Dave Terry, Director of Golf for Salt Lake City, said, “”Ross Caputo dedicated his entire professional life to providing Salt Lake City and area golfers with a quality public golf facility at Rose Park. His passion, beyond raising six wonderful children, was making sure the greens at Rose Park lived up to the reputation earned thanks to his work as the best around; public course or private club.”
“More than his expertise in golf course agronomy, Ross was a great friend to golfers and co-workers alike. Anyone fortunate enough to call Ross a friend knew that he would do anything to help them, whether that meant with an employment matter, a softball tip given his reputation back in the day as one of the state's best competitive softball players, or how to kick a football as he held the record for the longest field goal in Utah high school history until just a few years ago.”
“The passing of Ross Caputo leaves the regulars at Rose Park and the entire staff of Salt Lake City Golf with heavy hearts. He is one of those men you don't replace, you just attempt to move forward grieving the loss while recognizing that knowing Ross made you a better person.”
Lisa Imamura, the controller at the Utah Golf Association and former professional at Rose Park was heavy hearted when reached for a comment.
She said, “I am really going to miss Ross! I have known him since I was a little girl. I had the privilege of working with Ross for about 18 years at the Rose Park Golf Course. He was like a big brother to me and was always watching out for me at work. He was affectionately known to many of us by his nickname: Tiger.
“He worked for Frank Orlando and then Lee Terry. After Lee’s departure from Rose Park, Ross became the course Superintendent. He was always at the golf course. It was his home away from home. He mentored many other superintendents, assistant superintendents, groundskeepers, and night water-men.”
“Ross was always known to have kept some of the best greens in the state of Utah. He was highly sought after and was constantly being “wooed” by other golf courses. But he was content at RPGC. He must have learned his grounds maintenance and upkeep from his father, John, who was the groundskeeper at Ken Price baseball field.”

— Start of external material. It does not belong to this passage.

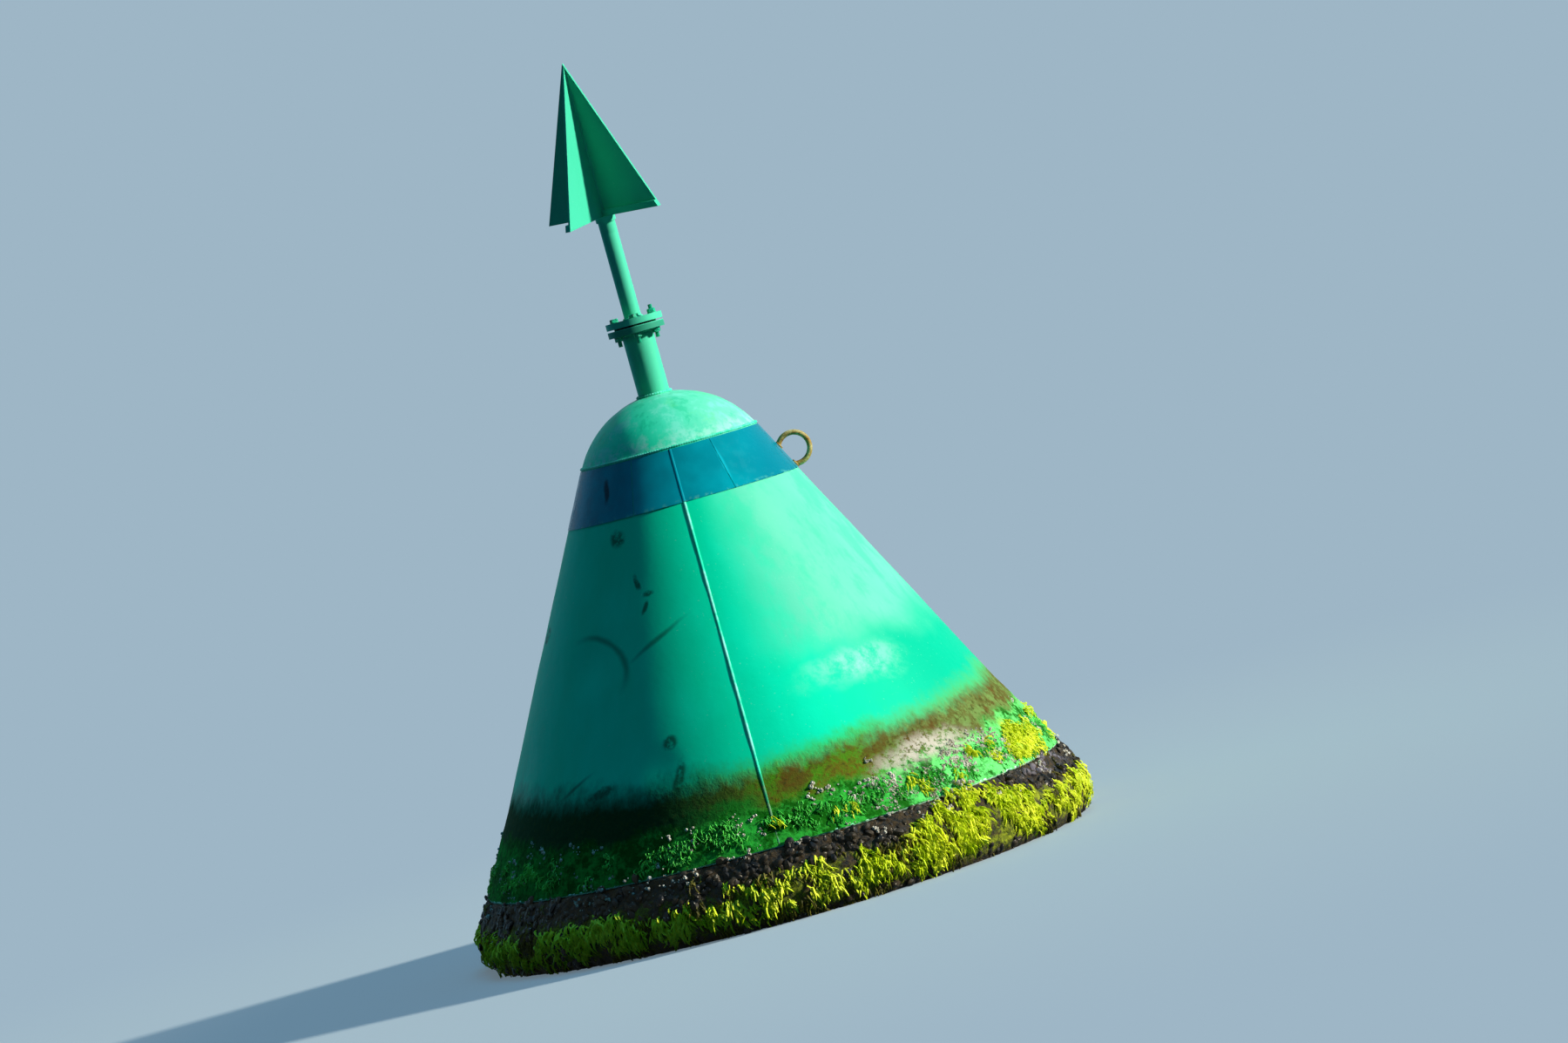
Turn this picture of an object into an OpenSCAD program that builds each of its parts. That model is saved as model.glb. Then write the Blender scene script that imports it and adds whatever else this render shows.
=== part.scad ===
// Conical steel lateral buoy with a bolted mast and a crossed-plate cone topmark.
// Lengths are millimetres. The origin is on the hull's axis at the waterline, +Z up,
// -Y is the side with the plate seam and +X the side with the lifting eye.

/* [Cone] */
// Diameter of the hull over its widest part
hull_d = 1717.6; // [1500:0.1:2000]
// Half angle of the cone, from its axis
cone_half_angle = 27.7; // [22:0.1:32]
// Height above the waterline of the cone plate's lower edge
lip_z = 197; // [170:1:260]
// Step between the cone plate and the girth belt under it
lap_step = 8; // [5:0.5:14]
// Gap between the cone plate's edge and the top of the belt
lap_fit = 0.3; // [0.1:0.1:0.5]
// Width of the seam strip down the front of the cone
seam_w = 10; // [6:0.5:20]
// Thickness of that strip
seam_t = 4; // [3:0.5:8]

/* [Head and mast] */
// Radius of the spherical head
dome_r = 284; // [240:1:320]
// Outer diameter of the mast stub
stub_od = 88.9; // [76:0.1:114]
// Height of the stub, from the top of the head to the mast flanges
stub_h = 176; // [120:1:260]
// Diameter of the two mast flanges
flange_od = 160; // [150:1:200]
// Thickness of each flange
flange_t = 18; // [12:1:24]
// Thickness of the gasket between them
gasket_t = 5; // [2:0.5:8]
// Diameter of the circle of bolts
bolt_circle_d = 124; // [120:1:132]
// Diameter of each bolt hole
bolt_hole_d = 14; // [9:0.5:16]
// Number of bolts
bolt_count = 6; // [4:1:8]
// Outer diameter of the mast pole
pole_od = 48.3; // [42:0.1:60]
// Straight length of the pole up to its kink
pole_straight = 245; // [150:1:320]
// Angle by which the pole's head is knocked towards -Y
pole_kink = 8; // [2:0.5:15]
// Length of the pole past the kink, up to the topmark
pole_head = 50; // [40:1:80]

/* [Topmark] */
// Height of the topmark cone
mark_h = 437; // [350:1:550]
// Half width of each of its plates at the base
mark_w = 188; // [140:1:240]
// Thickness of the plates
mark_t = 6; // [4:0.5:10]
// Turn of the plates about the mast
mark_turn = -34; // [-60:1:-10]
// Height of the stiffening bars along the base
mark_bar_h = 18; // [12:1:30]
// Depth of those bars
mark_bar_d = 10; // [6:1:16]
// Thickness of the wall of the collar under the plates
collar_t = 4; // [3:0.5:10]
// Height of that collar
collar_h = 16; // [12:1:24]
// Gap between the pole and its collar
collar_fit = 0.2; // [0.1:0.05:0.5]

/* [Reflective band] */
// Height of the band
band_h = 147; // [80:1:220]
// Distance of its upper edge below the head's weld
band_drop = 4; // [2:0.5:20]
// Thickness of the band's sheets
band_t = 1.5; // [1:0.1:3]
// Gap between the sheets and the plate that they are stuck on
band_fit = 0.3; // [0.1:0.1:0.5]
// Number of sheets round the cone
band_sheets = 7; // [4:1:10]
// Gap between neighbouring sheets
band_gap = 2; // [1:0.5:6]
// Turn of the first gap from +X
band_turn = -64; // [-80:1:-40]

/* [Lifting eye] */
// Diameter of the eye's round bar
eye_bar_d = 15; // [12:0.5:20]
// Radius of the ring, to the middle of its bar
eye_ring_r = 44; // [36:0.5:52]
// Distance of the eye's middle below the head's weld
eye_drop = 111; // [60:1:160]
// Distance of the ring's centre from the shell
eye_out = 28; // [10:1:40]

/* [Girth belt and bottom] */
// Radius of the knuckle between belt and bottom
knuckle_r = 110; // [80:1:130]
// Height of the knuckle's centre
knuckle_z = 75; // [60:1:90]
// Slope of the bottom, below the horizontal
bottom_pitch = 36; // [30:1:42]

/* [Tail and ballast] */
// Outer diameter of the tail tube
tail_od = 219.1; // [190:0.1:260]
// Depth down the tail tube from the gussets to the top of the ballast stack
tail_depth = 38.6; // [20:0.1:220]
// Outer diameter of the cast ballast discs
ballast_od = 440; // [380:1:520]
// Thickness of each disc
ballast_t = 40; // [25:1:55]
// Gap between the discs' bore and the tail tube
ballast_fit = 1; // [0.5:0.5:3]
// Outer diameter of the two plates that clamp the discs
clamp_od = 380; // [350:1:430]
// Thickness of the clamp plates
clamp_t = 16; // [12:1:24]
// Diameter of the studs through the discs
stud_d = 20; // [16:1:24]
// Number of studs
stud_count = 4; // [3:1:6]
// Gap round each stud in its holes
stud_fit = 2; // [1:0.5:3]
// Height of the studs' nuts
nut_h = 16; // [12:1:20]
// Depth of the gussets between the tail tube and the bottom, from the tube
gusset_depth = 150; // [100:1:200]
// Height of the gussets, down the tube
gusset_h = 160; // [100:1:200]
// Thickness of the gussets
gusset_t = 12; // [8:1:16]
// Number of gussets
gusset_count = 4; // [3:1:6]

/* [Mooring] */
// Radius at which the bridle lugs hang under the bottom
bridle_r = 560; // [480:1:640]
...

“Ross was also a great softball player. He played fast-pitch for the Larry Miller softball team and later for Page Brake. Playing competitive softball allowed Ross to travel to many different places. I remember him telling me that Hawaii was one of his favorite places he was able to visit.”
Ross’ cousin Tony is famous for his market and deli. But, many people probably did not know that Ross also was a very good cook. His spaghetti was the best. He would cook the sauce for days before he would let us have any. It was worth the wait!”